VAEs: ELBO, Reparameterisation, and the Latent Space

The Core Idea

A plain autoencoder maps input $x$ to a fixed code $h$ . A Variational Autoencoder (VAE) maps $x$ to a distribution over the latent space, from which a code $z$ is sampled. This makes the latent space continuous and structured, which enables generation.

The encoder produces parameters of a distribution: $q_\phi(z|x) \approx \mathcal{N}(\mu, \sigma^2)$ . The decoder then reconstructs from a sample $z \sim q_\phi(z|x)$ .

The ELBO

The true posterior $p_\theta(z|x)$ is intractable. Instead, we approximate it with $q_\phi(z|x)$ and train by maximising the Evidence Lower BOund (ELBO):

\mathcal{L} = \mathbb{E}_{q_\phi(z|x)}\left[\log p_\theta(x|z)\right] - D_{KL}\left[q_\phi(z|x) \| p(z)\right]

The two terms have clear roles:

Reconstruction loss: $\mathbb{E}_{q_\phi(z|x)}[\log p_\theta(x|z)]$ measures how well the decoder recovers the input from a sampled $z$ .
Regularisation: $D_{KL}[q_\phi(z|x) \| p(z)]$ pushes the approximate posterior toward the prior $p(z) = \mathcal{N}(0, I)$ .

Maximising the ELBO brings $q_\phi(z|x)$ closer to the true posterior $p_\theta(z|x)$ . The KL term is what enforces structure on the latent space: smoothness, continuity, and a specific distribution (in practice, the standard normal).

The derivation connects to KL divergence:

D_{KL}[q_\phi(z|x) \| p(z|x)] = -\sum_z q_\phi(z|x) \log p_\theta(z, x) + \sum_z q_\phi(z|x) \log q_\phi(z|x) + \log p_\theta(x)
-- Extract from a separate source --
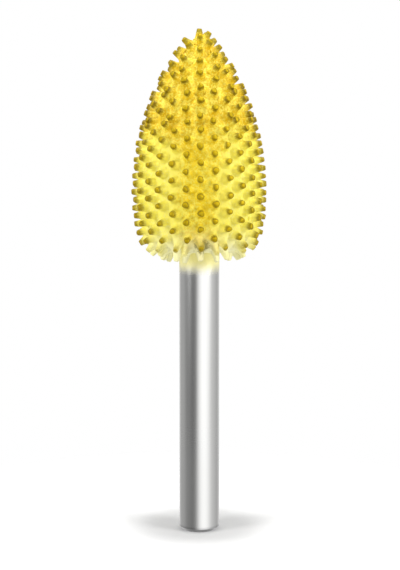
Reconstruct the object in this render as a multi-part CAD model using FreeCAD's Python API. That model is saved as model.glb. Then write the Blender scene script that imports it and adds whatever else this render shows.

Rearranging: $\log p_\theta(x) = \mathcal{L} + D_{KL}[q_\phi \| p_\theta]$ . Since KL $\geq 0$ , the ELBO is a lower bound on the log evidence.

The Reparameterisation Trick

Sampling $z \sim q_\phi(z|x)$ is not differentiable, so gradients cannot flow through the sampler back to $\phi$ . The reparameterisation trick resolves this by rewriting the sample as a deterministic function of the parameters plus independent noise:

z = \mu_\phi(x) + \sigma_\phi(x) \cdot \varepsilon, \quad \varepsilon \sim \mathcal{N}(0, I)

The stochasticity is now in $\varepsilon$ , which does not depend on $\phi$ . Gradients flow through $\mu_\phi$ and $\sigma_\phi$ as normal. By Leibniz’s rule:

\nabla_\phi \, \mathbb{E}_{q_\phi(z|x)}[f(z)] = \nabla_\phi \, \mathbb{E}_{p(\varepsilon)}[f(g(\phi, \varepsilon))]

Without reparameterisation, the gradient variance during stochastic optimisation is too high and convergence is impractical.

Latent Space Structure

The regularisation term controls the geometry of the latent space. With $p(z) = \mathcal{N}(0, I)$ as the prior, the encoder is pushed to produce a posterior $q_\phi(z|x)$ that is close to a standard Gaussian. In practice, the encoder outputs a vector of means and a vector of (log) standard deviations. The latent space is therefore a vector of mean and standard deviation values per dimension.

This has two consequences:

Continuity: Nearby points in latent space decode to similar outputs.
Completeness: Every point sampled from $p(z)$ decodes to a plausible output.

Neither property holds for a plain autoencoder.

Two-Loss View

Loss term	Role	Direction
Reconstruction	Force decoder to recover $x$ from $z$	Minimise
KL regularisation	Keep $q_\phi(z\\|x)$ close to $\mathcal{N}(0,I)$	Minimise

The tension between these two terms is what makes the VAE work. Too much weight on reconstruction: the latent space becomes unstructured. Too much weight on KL: the model ignores the input and learns nothing useful (posterior collapse).